You Can’t Say That: Protesting the WIAA

The silence was never before so deafening.

With duct taped mouths at the home basketball game on January 14th, PHS students joined student sections around the state in protesting a recent ban on certain chants at sporting events by the Wisconsin Interscholastic Athletic Association.

Backlash over an email sent out to athletic directors in late December has received national attention, even reaching audiences of The Late Show with Stephen Colbert and Sports Illustrated, the latter stating in an article, “The ‘W’ in WIAA technically stands for ‘Wisconsin’ but it should really stand for ‘Whining.’”

So, what would an email, something PHS athletic director Mr. Foley says is “always sent out right before tournament time,” contain that could teach high school students a thing or two about the first amendment? Well, frankly, points of emphasis.

“Airball,” “There’s a net there,” “Fundamentals,” and “You can’t do that” were among the examples given by the WIAA of cheers that may be seen as offensive or possibly disrespectful. In response, Hillbert High School senior athlete April Gehl tweeted a profane comment directed at the WIAA and was slapped with a five game suspension, setting of a firestorm of passionate opinions from spectators, parents, and athletes, both present and former.

PHS, in particular, has seen action on social media induce consequences on a larger front. But, Mr. Foley believes that it’s not a bad thing when “used properly.” In fact, he says it’s great to “get a group of people together for a common cause.”

Still, as the student section’s actions at PHS and a poll conducted by The Voice proved, students overwhelmingly oppose the WIAA’s handling of the situation.

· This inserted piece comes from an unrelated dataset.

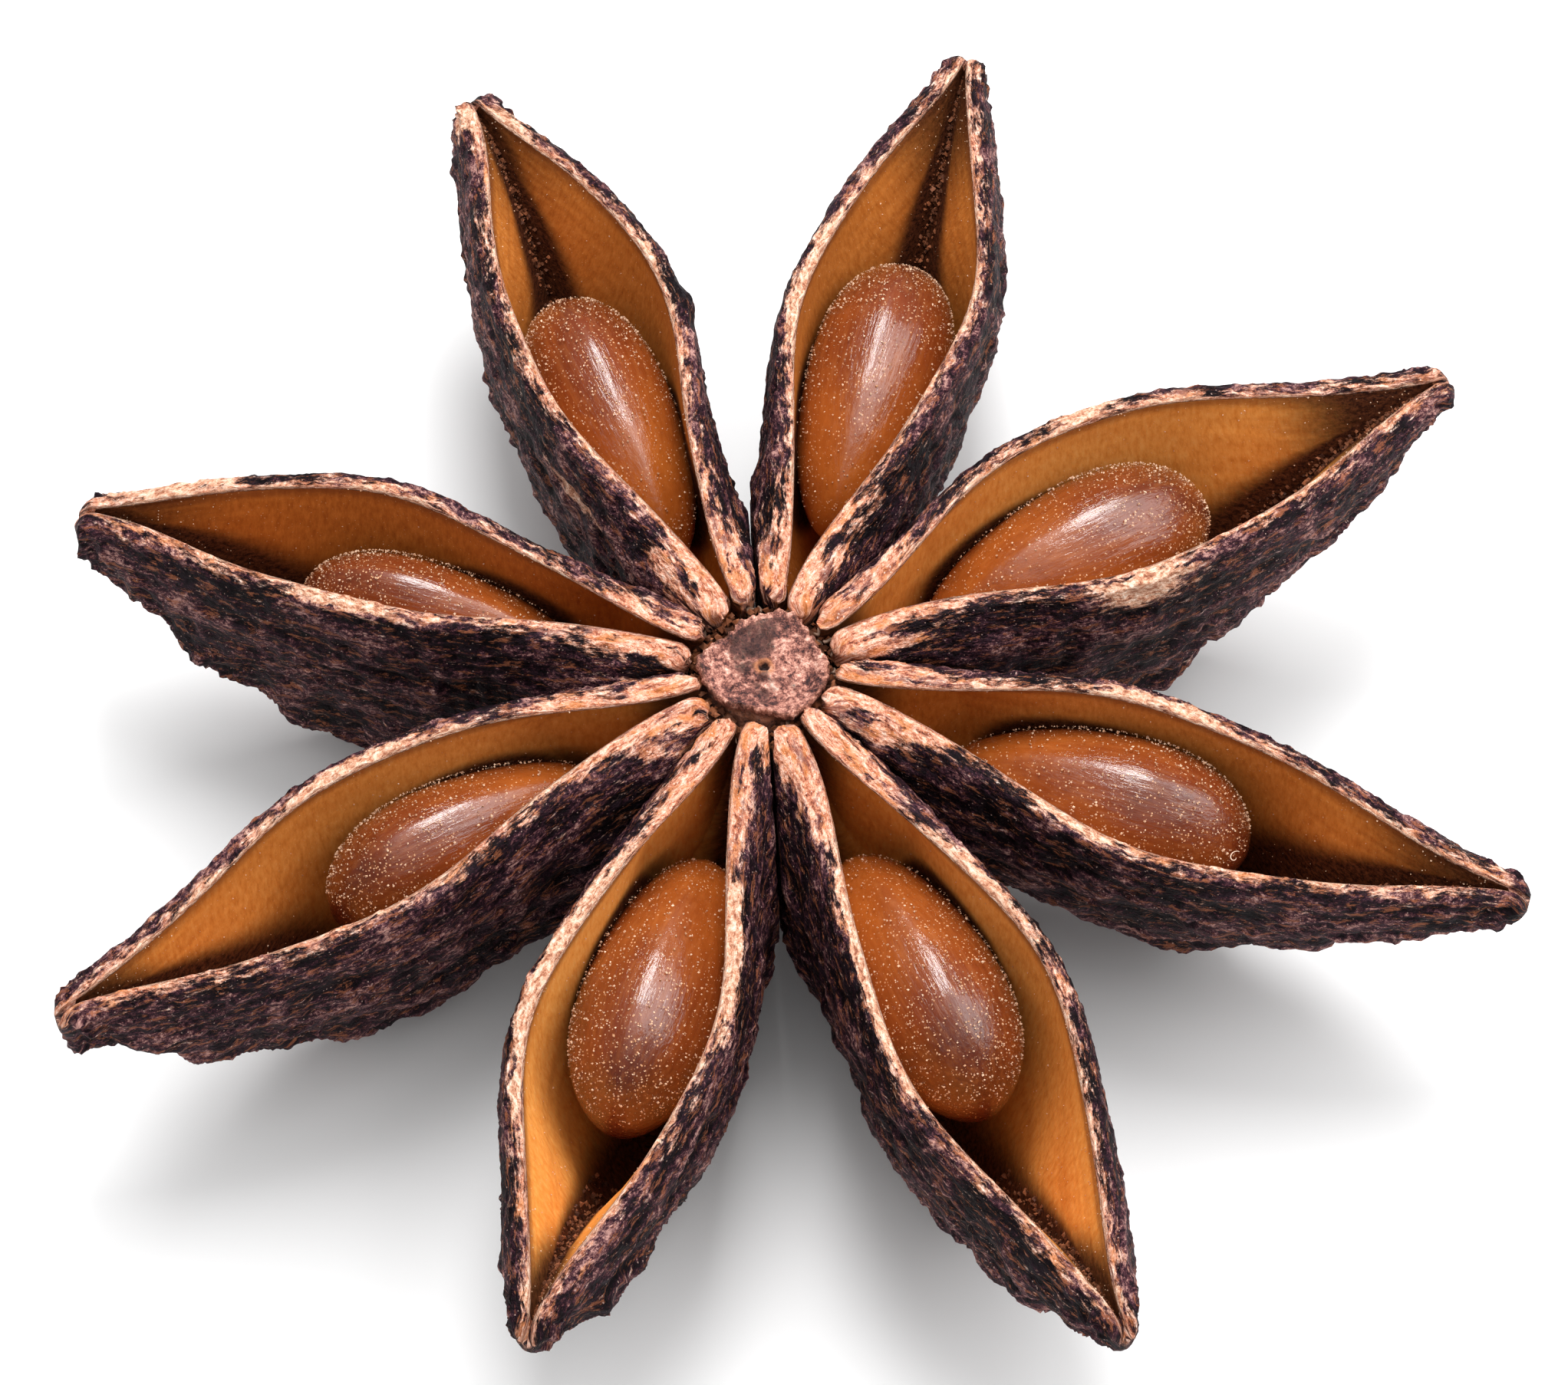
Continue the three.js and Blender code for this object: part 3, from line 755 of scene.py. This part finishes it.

Multi-sport athlete Rachel Emendorfer (‘16) comments, “To promote good sportsmanship, I think the WIAA should focus more on eliminating players being called out personally. I think that is an issue where the WIAA should focus their attention, not on students yelling ‘airball.’” She believes the chants are usually directed at the other student sections and draws motivation, rather than distraction, from the loud and intense atmosphere.

On the flip side, while Mr. Foley understands that students are “standing up for what they believe in” and maintains that the student section at PHS has not had problems, he says, “I think it’s a respect thing,” and that the issue is about “respecting your opponent and having your opponent respect you.” At the end of the day, Mr. Foley feels, behavior at college sports and high school sports are separate areas.

Note, however, that Mr. Foley says, “I’m never going to issue a consequence to a student for making statements if it’s done in the right way.” Enforcement from the administration side of things will be the same as it was before. Mr. Foley simply asks that everyone keep communicating and for students to remember, “They’re a reflection on the community and that actions do speak louder than words.”

In the meantime, Wisconsin State Rep. John Nygren (R-Marinette) will re-introduce legislation in the assembly to make the WIAA more accessible to the public through open records and meetings. Rep. Nygren says of the WIAA’s latest efforts, “Policies like these, which suggest a mere suppression of speech, deserve more oversight and scrutiny.”